China Said to Plan Increase in Rapeseed Prices to Spur Planting

China, the world’s second-biggest rapeseed grower, plans to increase the amount the government pays farmers for the oilseed by more than 8 percent, according to three people with knowledge of the matter.

The plan was submitted to Finance Ministry and National Development and Reform Commission officials in Beijing yesterday, said the people, who declined to be identified because the information hasn’t been made public. Farmers may get 5,000 yuan ($793) a metric ton, from 4,600 yuan last year, for rapeseed sold into state inventories, they said.
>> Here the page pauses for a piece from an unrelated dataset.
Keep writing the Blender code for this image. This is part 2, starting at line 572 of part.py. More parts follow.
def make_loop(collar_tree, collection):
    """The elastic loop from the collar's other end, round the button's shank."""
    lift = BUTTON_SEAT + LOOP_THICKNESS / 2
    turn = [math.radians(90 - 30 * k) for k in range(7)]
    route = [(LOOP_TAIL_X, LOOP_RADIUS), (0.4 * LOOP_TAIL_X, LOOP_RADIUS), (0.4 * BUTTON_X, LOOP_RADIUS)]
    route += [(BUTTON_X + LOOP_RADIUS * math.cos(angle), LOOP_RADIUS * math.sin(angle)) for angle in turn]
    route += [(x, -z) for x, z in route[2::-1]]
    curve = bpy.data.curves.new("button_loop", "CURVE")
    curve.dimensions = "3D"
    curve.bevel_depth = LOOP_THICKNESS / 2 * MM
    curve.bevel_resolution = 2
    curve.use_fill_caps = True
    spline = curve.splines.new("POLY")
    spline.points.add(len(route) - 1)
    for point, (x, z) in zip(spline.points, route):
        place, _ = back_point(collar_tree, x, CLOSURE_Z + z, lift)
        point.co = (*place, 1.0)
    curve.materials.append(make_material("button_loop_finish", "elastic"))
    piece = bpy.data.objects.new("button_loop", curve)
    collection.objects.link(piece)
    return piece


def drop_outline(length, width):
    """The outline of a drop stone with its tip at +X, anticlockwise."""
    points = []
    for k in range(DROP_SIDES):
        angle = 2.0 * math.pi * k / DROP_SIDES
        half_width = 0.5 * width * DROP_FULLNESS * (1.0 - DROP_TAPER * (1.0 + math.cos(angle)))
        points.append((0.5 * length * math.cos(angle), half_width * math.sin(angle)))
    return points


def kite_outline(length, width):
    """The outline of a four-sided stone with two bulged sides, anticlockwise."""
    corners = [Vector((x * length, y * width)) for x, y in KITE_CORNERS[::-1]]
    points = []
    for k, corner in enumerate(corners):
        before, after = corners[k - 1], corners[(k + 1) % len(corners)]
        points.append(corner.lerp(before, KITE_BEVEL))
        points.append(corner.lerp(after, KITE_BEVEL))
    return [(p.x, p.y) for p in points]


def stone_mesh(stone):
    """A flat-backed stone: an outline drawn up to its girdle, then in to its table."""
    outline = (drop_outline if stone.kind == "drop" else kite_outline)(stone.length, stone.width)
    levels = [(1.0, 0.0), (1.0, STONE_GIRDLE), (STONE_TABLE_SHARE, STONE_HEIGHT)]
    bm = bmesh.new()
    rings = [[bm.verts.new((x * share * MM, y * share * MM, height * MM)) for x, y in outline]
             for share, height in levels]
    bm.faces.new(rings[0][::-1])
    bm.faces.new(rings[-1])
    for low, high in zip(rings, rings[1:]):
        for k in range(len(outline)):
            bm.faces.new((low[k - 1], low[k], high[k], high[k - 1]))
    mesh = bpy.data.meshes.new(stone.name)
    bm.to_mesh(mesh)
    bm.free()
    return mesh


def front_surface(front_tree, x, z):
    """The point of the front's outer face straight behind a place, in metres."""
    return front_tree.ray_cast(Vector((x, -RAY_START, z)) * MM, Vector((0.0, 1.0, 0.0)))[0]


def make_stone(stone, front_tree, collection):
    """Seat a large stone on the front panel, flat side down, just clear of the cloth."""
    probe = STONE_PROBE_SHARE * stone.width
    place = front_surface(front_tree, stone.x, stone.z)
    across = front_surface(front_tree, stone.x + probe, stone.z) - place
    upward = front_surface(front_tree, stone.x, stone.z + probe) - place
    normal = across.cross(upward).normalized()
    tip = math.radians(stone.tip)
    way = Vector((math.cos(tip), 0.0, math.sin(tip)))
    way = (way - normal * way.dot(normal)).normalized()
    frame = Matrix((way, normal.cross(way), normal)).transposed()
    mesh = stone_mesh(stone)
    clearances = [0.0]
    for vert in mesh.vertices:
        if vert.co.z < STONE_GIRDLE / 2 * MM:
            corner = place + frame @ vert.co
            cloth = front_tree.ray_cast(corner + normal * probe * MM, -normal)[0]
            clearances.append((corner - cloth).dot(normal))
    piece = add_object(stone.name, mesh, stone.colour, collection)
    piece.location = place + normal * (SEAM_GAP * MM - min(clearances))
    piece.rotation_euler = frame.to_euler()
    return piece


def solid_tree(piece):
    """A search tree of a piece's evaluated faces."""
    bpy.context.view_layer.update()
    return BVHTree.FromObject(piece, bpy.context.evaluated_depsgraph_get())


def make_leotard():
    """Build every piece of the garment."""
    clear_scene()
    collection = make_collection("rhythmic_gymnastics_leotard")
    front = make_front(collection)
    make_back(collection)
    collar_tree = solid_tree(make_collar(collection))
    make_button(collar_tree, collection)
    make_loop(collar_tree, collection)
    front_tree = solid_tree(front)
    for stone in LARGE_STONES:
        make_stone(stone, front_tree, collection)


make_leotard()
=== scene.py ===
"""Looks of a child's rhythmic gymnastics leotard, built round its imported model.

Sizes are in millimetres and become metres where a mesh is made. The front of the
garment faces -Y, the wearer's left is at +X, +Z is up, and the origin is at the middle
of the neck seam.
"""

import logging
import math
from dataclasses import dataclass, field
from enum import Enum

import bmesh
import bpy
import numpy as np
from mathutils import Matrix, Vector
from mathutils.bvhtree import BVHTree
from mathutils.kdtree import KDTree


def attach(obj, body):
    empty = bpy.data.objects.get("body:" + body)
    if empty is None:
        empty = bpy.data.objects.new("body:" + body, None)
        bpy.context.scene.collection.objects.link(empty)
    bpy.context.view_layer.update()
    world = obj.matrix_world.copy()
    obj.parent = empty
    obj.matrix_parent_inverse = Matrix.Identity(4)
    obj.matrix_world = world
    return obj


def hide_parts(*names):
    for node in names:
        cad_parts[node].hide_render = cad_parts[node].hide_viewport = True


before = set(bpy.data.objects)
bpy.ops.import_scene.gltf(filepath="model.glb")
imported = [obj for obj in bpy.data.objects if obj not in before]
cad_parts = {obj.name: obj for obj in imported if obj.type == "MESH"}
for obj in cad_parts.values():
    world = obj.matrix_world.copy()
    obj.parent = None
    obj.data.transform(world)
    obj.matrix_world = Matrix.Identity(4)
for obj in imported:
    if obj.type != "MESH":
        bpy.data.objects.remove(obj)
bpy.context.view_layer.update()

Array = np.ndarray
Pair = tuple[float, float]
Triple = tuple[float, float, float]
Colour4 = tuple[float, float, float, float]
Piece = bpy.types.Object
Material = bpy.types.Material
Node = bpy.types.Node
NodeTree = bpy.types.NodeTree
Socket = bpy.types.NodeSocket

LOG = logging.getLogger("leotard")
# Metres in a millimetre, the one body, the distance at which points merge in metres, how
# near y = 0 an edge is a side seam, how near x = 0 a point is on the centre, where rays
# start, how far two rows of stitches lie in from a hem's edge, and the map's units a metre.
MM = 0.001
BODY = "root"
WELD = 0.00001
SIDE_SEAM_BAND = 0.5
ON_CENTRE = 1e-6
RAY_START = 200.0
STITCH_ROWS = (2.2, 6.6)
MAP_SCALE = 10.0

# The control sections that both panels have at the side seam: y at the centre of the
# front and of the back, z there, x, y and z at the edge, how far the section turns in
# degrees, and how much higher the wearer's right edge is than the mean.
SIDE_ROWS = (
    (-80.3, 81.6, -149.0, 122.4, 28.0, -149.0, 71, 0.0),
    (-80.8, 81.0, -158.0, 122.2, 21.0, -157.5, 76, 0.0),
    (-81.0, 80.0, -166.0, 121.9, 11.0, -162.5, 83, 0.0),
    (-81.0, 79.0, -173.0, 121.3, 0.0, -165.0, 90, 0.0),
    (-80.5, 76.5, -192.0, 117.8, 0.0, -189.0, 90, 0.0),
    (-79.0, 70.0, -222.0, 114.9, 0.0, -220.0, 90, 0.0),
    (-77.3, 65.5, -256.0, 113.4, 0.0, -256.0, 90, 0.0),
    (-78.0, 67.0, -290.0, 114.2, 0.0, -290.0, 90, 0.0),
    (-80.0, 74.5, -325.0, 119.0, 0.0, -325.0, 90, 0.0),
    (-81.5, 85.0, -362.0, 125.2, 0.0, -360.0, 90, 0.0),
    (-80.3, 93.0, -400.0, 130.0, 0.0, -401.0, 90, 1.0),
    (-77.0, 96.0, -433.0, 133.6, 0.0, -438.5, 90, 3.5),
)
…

China has been stockpiling rapeseed to boost prices and encourage more production as farmers switch to more profitable crops such as wheat or move to cities to work. The proposed increase in the amount paid to farmers still need the approval of the State Council, the people said. Officials at the ministry and commission, the nation’s top economic planning agency, declined to comment when contacted by phone and fax today.
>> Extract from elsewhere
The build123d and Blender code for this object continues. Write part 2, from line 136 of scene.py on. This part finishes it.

The country may import 2 million tons of rapeseed this year, 59 percent more than in 2011,, a unit of the state-controlled China National Grain & Oils Information Center, said in a report April 24. First-quarter imports rose fourfold from a year earlier, customs data show. Canada is the world’s biggest supplier of the oilseed.

Crude rapeseed oil for September delivery rose as much as 1.1 percent to 10,732 yuan a ton on the Zhengzhou Commodity Exchange today, and closed at 10,692 yuan.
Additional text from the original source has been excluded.